(Exercise objective)
Among the entries below, please repeat exactly and only the lines from the line containing "for name, shape" to the line containing "obj.parent = empty", both lines included.

(Provided records)
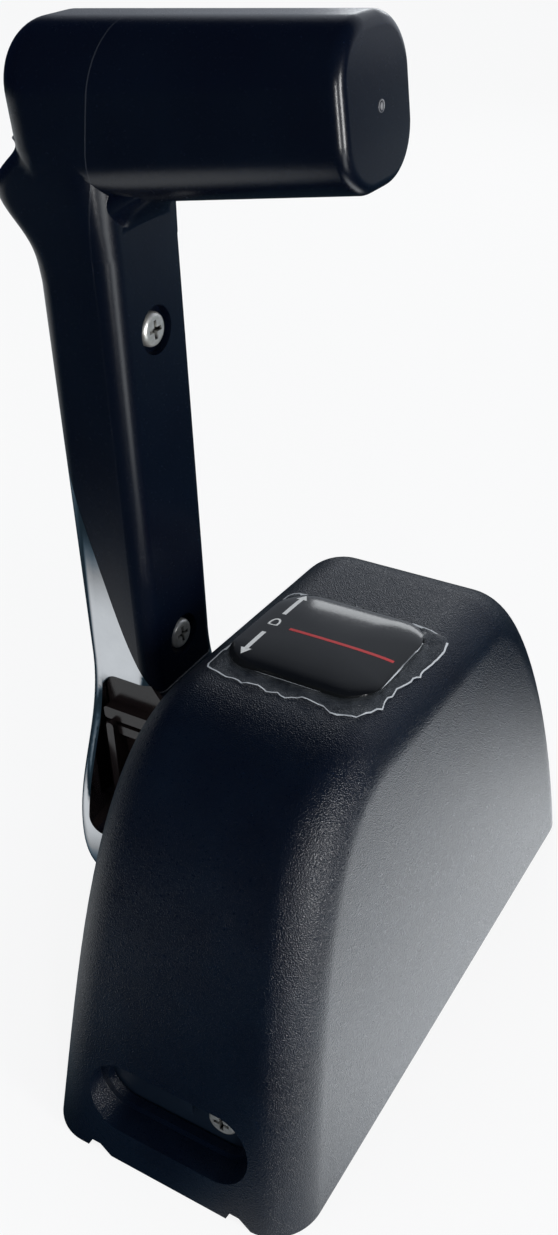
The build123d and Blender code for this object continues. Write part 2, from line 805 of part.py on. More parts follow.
with BuildPart() as cable_caps:
    for place in clamp_places:
        with BuildSketch(Plane.XZ.offset(-clamp_y - clamp_length / 2)):
            with Locations((place, cable_z + cap_gap + cap_height / 2)):
                RectangleRounded(clamp_width, cap_height, 1.2)
            with Locations((place, cable_z)):
                Circle(cable_radius, mode=Mode.SUBTRACT)
        extrude(amount=clamp_length)
        with BuildSketch(Plane.XY.offset(cable_z)):
            with Locations((place - 6.5, clamp_y), (place + 6.5, clamp_y)):
                Circle(clamp_screw_radius)
        extrude(amount=20, mode=Mode.SUBTRACT)
finish(cable_caps, "cable_caps")

with BuildPart() as clamp_screws:
    for place in clamp_places:
        for side in (-6.5, 6.5):
            add(pan_screw(
                Plane(origin=(place + side, clamp_y, cable_z + cap_gap + cap_height), x_dir=(1, 0, 0)),
                2.3, 1.6, clamp_screw_radius, cap_height + cap_gap + clamp_bite,
            ))
finish(clamp_screws, "clamp_screws")


# ---------------------------------------------------------------- lever arm form
neck_z = pivot_z + 58.0
arm_top_z = 226.0


def arm_form():
    """Plain lever arm with its round hub, before it is parted into its metal and its covers."""
    with BuildPart() as form:
        with BuildSketch(Plane.YZ.offset(arm_outer_x)):
            with BuildLine():
                ThreePointArc(
                    (pivot_y + hub_radius, pivot_z),
                    (pivot_y, pivot_z - hub_radius),
                    (pivot_y - hub_radius, pivot_z),
                )
                Spline(
                    (pivot_y - hub_radius, pivot_z), (pivot_y - arm_half_width, neck_z),
                    tangents=((0, 1), (0, 1)),
                )
                Polyline(
                    (pivot_y - arm_half_width, neck_z),
                    (pivot_y - arm_half_width, arm_top_z),
                    (pivot_y + arm_half_width, arm_top_z),
                    (pivot_y + arm_half_width, neck_z),
                )
                Spline(
                    (pivot_y + arm_half_width, neck_z), (pivot_y + hub_radius, pivot_z),
                    tangents=((0, -1), (0, -1)),
                )
            make_face()
        extrude(amount=arm_inner_x - arm_outer_x)
        for side in (0, -1):
            rim = form.faces().sort_by(Axis.X)[side].edges()
            fillet(rim.filter_by(lambda edge: edge.center().Z < arm_top_z - 1), arm_edge)
    return form.part


parting_points = ((-76.0, 192.0), (-66.4, 155.7), (-57.8, 122.1), (-51.5, 103.0), (-40.0, 86.0))


def metal_side(gap):
    """Region on the metal's side of the parting curve between the lever arm and its covers."""
    points = [(x + gap, z + gap) for x, z in parting_points]
    with BuildPart() as region:
        with BuildSketch(Plane.XZ.offset(-60)):
            with BuildLine():
                Spline(*points)
                Polyline(points[-1], (points[-1][0], -20), (points[0][0], -20), points[0])
            make_face()
        extrude(amount=130)
    return region.part


arm_solid = arm_form()
metal_region = metal_side(0)
cover_region = metal_side(joint_gap)
screw_floor_x = arm_inner_x - cover_sink

# ---------------------------------------------------------------- lever arm
button_bore_end = -58.5
insert_gap = 0.3
window_back_y = pivot_y - window_depth
with BuildPart() as lever_arm:
    add(arm_solid.intersect(metal_region))
    # boss towards the housing
    with BuildSketch(Plane.YZ.offset(arm_inner_x - 1)):
        with Locations((pivot_y, pivot_z)):
            Circle(hub_boss_radius)
    extrude(amount=hub_boss_x - arm_inner_x + 1)
    # shaft socket, button bore and set-screw hole
    with BuildSketch(Plane.YZ.offset(hub_boss_x)):
        with Locations((pivot_y, pivot_z)):
            Circle(shaft_radius)
    extrude(amount=-40, mode=Mode.SUBTRACT)
    with BuildSketch(Plane.YZ.offset(button_bore_end)):
        with Locations((pivot_y, pivot_z)):
            Circle(button_radius + button_clearance)
    extrude(amount=-40, mode=Mode.SUBTRACT)
    with BuildSketch(Plane.XY.offset(pivot_z)):
        with Locations((-50, pivot_y)):
            Circle(2.5)
    extrude(amount=-60, mode=Mode.SUBTRACT)
    # window in the front of the hub
    with BuildSketch(Plane.XZ.offset(-window_back_y)):
        with Locations(((window_outer_x - 40) / 2, (window_low + window_high) / 2)):
            RectangleRounded(-40 - window_outer_x, window_high - window_low, 5)
    extrude(amount=40, mode=Mode.SUBTRACT)
    # tongue inside the covers
tongue_outer_x = -62.0
tongue_inner_x = -54.0
tongue_half = 8.0
tongue_top_z = 205.0
with BuildPart() as tongue_form:
    with BuildSketch(Plane.YZ.offset(tongue_outer_x)):
        with Locations((pivot_y, (100 + tongue_top_z) / 2)):
            RectangleRounded(2 * tongue_half, tongue_top_z - 100, 3)
    extrude(amount=tongue_inner_x - tongue_outer_x)
with BuildPart() as lever_arm_whole:
    add(lever_arm.part)
    add(tongue_form.part)
    with BuildSketch(Plane.YZ.offset(tongue_inner_x - 6)):
        for height in cover_screw_z:
            with Locations((pivot_y, height)):
                Circle(cover_screw_radius)
    extrude(amount=40, mode=Mode.SUBTRACT)
finish(lever_arm_whole, "lever_arm")

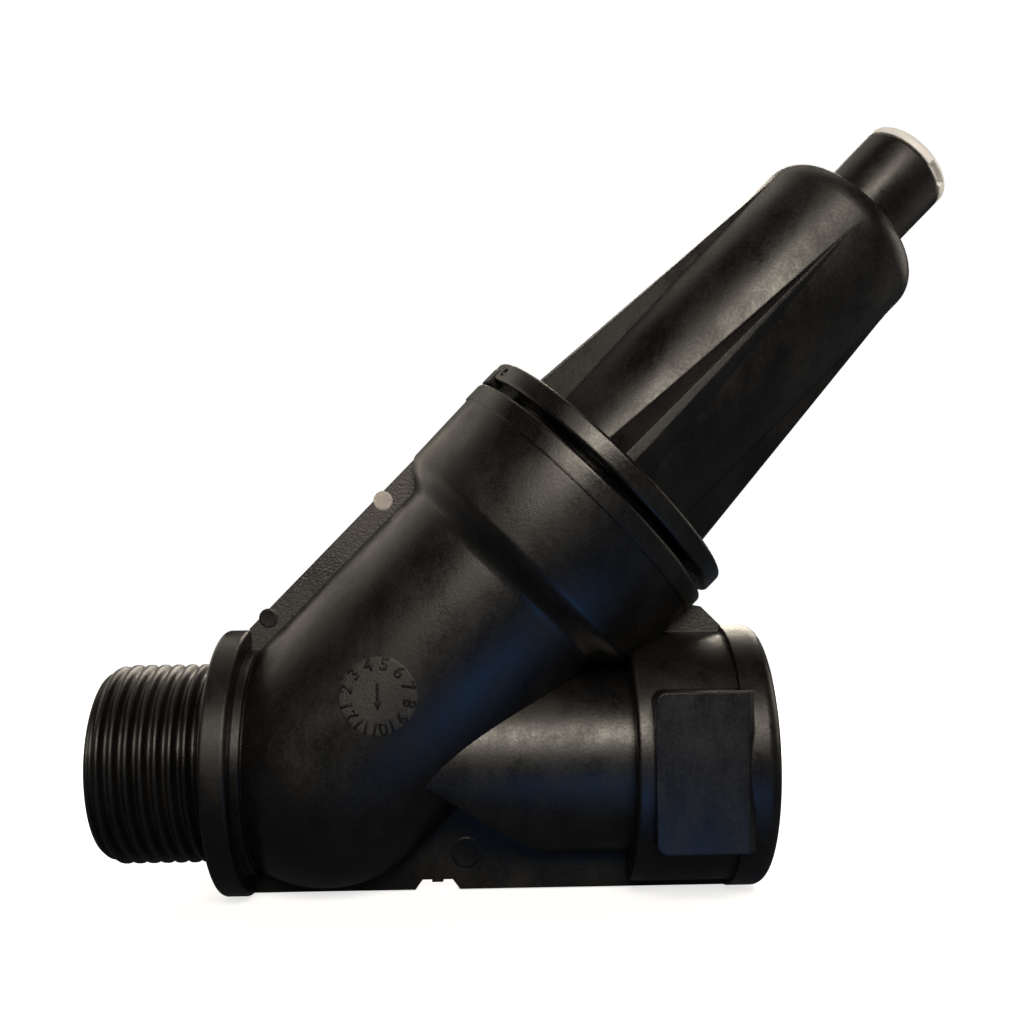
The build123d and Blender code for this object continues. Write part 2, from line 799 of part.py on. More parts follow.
def make_bonnet_o_ring():
    """Seal around the bonnet's skirt."""
    low, high = bonnet_ring_span()
    floor = skirt_r - bonnet_ring_depth + seal_seat
    return leaned(o_ring(floor, skirt_bore_r - seal_running, low + seal_seat, high - seal_seat))


def screw_ring_span():
    """Lower and upper side of the O-ring groove in the adjusting screw's shank."""
    low = bore_roof_t + screw_ring_rise
    return low, low + screw_ring_width


def make_adjusting_screw():
    """Captive adjusting screw: threaded stem, thrust collar and a sealed shank with a hexagon socket."""
    collar_top = screw_collar_t + screw_collar_thickness
    foot = screw_collar_t - screw_reach
    head = chimney_floor_t + screw_head_height
    points = [
        (0, foot), (screw_thread_r - thread_lead, foot), (screw_thread_r, foot + thread_lead),
        (screw_thread_r, screw_collar_t), (screw_collar_r, screw_collar_t), (screw_collar_r, collar_top),
        (shank_r, collar_top), (shank_r, head), (0, head),
    ]
    screw = turned(points, {4: fine_round, 7: fine_round})
    low, high = screw_ring_span()
    screw -= tube(shank_r + over, shank_r - screw_ring_depth, low, high)
    screw -= hex_prism(hex_width, head - hex_depth, head + over)
    return leaned(screw)


def make_adjuster_o_ring():
    """Seal around the adjusting screw's shank."""
    low, high = screw_ring_span()
    floor = shank_r - screw_ring_depth + seal_seat
    return leaned(o_ring(floor, shank_r + stem_running - seal_seat, low + seal_seat, high - seal_seat))


def make_thrust_washer():
    """Low-friction washer between the screw's collar and the bonnet's roof."""
    low = bore_roof_t - seat_play / 2 - washer_thickness
    return leaned(tube(screw_collar_r + washer_overhang, shank_r + seal_running, low, low + washer_thickness))


def make_cap():
    """Push-in cap that closes the chimney, with a pry notch under its rim."""
    low = chimney_t + cap_overhang
    top = low + cap_thickness
    rim_top = top - cap_dome
    plug_r = chimney_bore_r - running
    points = [
        (0, low), (plug_r - cap_plug_wall, low), (plug_r - cap_plug_wall, low - cap_plug_length),
        (plug_r, low - cap_plug_length), (plug_r, low), (chimney_r, low), (chimney_r, rim_top), (0, top),
    ]
    cap = turned(points, {3: fine_round, 6: cap_round})
    cap -= sector(chimney_r + over, chimney_r - pry_notch_depth, low - over, low + pry_notch_height,
                  pry_notch_bearing, pry_notch_angle)
    return leaned(cap)


def pieces():
    """Every piece of the regulator by its node name."""
    poppet_face = disc_t - disc_thickness - poppet_floor
    return {
        "body": make_body(),
        "bonnet": make_bonnet(),
        "bonnet_o_ring": make_bonnet_o_ring(),
        "cage": make_cage(),
        "cage_o_ring": make_cage_o_ring(),
        "seat_ring": make_seat_ring(),
        "guide_bush": make_guide_bush(),
        "stem": make_stem(),
        "poppet": make_poppet(),
        "valve_disc": make_valve_disc(),
        "poppet_nut": make_nut(poppet_face, False),
        "piston": make_piston(),
        "piston_seal": make_piston_seal(),
        "piston_wear_ring": make_wear_ring(),
        "stem_nut": make_nut(piston_top_t, True),
        "spring_washer": make_spring_washer(),
        "spring": make_spring(),
        "spring_follower": make_follower(),
        "adjusting_screw": make_adjusting_screw(),
        "adjuster_o_ring": make_adjuster_o_ring(),
        "thrust_washer": make_thrust_washer(),
        "cap": make_cap(),
    }


if __name__ == "__main__":
    os.makedirs("parts", exist_ok=True)
    for name, shape in pieces().items():
        shape.label = name
        export_step(shape, os.path.join("parts", name + ".step"))
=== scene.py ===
"""Looks of the in-line pressure regulator: finishes, threads, outer forms, mould marks, light and camera.

Everything is in metres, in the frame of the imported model: +X is the flow, +Z is up, and the origin is on the
pipe's centre line at the face of the collar. "Upright" coordinates have z along the bonnet's centre line,
counted from the crossing of the two centre lines, and bearing 0 at the front.
"""
import json
from math import cos, pi, radians, sin, tau

import bmesh
import bpy
from mathutils import Matrix, Vector


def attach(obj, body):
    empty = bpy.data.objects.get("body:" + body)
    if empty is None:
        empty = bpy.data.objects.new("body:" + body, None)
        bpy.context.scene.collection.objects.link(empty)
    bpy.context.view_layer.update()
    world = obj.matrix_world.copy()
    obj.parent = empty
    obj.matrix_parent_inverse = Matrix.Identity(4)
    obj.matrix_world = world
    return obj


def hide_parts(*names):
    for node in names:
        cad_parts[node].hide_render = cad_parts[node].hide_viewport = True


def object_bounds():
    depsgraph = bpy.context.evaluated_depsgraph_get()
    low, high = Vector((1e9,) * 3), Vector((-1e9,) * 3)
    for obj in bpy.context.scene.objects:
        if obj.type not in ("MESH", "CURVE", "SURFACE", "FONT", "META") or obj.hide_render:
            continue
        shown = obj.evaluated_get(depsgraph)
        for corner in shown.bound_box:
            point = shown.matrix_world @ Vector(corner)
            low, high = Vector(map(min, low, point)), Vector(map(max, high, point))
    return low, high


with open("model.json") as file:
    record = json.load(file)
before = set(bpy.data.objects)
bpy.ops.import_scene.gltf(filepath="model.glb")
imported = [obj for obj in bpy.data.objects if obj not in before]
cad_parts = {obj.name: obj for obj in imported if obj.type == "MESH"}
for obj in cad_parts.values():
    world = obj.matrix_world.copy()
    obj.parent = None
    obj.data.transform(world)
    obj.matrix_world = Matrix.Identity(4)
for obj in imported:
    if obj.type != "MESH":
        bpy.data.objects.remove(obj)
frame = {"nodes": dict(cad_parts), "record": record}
cad_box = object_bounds()

mm = 0.001
crossing = Vector((13.3, 0, 0)) * mm
lean = radians(45)
upright = Matrix.Translation(crossing) @ Matrix.Rotation(lean, 4, "Y")

# Meshes: points closer than this are merged, and the finer one is for small marks
merge_gap = 0.002 * mm
fine_merge_gap = 0.0005 * mm

# Camera, from the photograph
image_width = 1024
sensor_width = 36       # mm
eye = Vector((36.2, -152.6, 21.0)) * mm
yaw = radians(0.77)
pitch = radians(0.52)
roll = radians(-0.88)
focal_px = 1128.0
lens_drop_px = 100.0    # the photograph's crop puts the lens axis this far below its middle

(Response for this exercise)
    for name, shape in pieces().items():
        shape.label = name
        export_step(shape, os.path.join("parts", name + ".step"))
=== scene.py ===
"""Looks of the in-line pressure regulator: finishes, threads, outer forms, mould marks, light and camera.

Everything is in metres, in the frame of the imported model: +X is the flow, +Z is up, and the origin is on the
pipe's centre line at the face of the collar. "Upright" coordinates have z along the bonnet's centre line,
counted from the crossing of the two centre lines, and bearing 0 at the front.
"""
import json
from math import cos, pi, radians, sin, tau

import bmesh
import bpy
from mathutils import Matrix, Vector


def attach(obj, body):
    empty = bpy.data.objects.get("body:" + body)
    if empty is None:
        empty = bpy.data.objects.new("body:" + body, None)
        bpy.context.scene.collection.objects.link(empty)
    bpy.context.view_layer.update()
    world = obj.matrix_world.copy()
    obj.parent = empty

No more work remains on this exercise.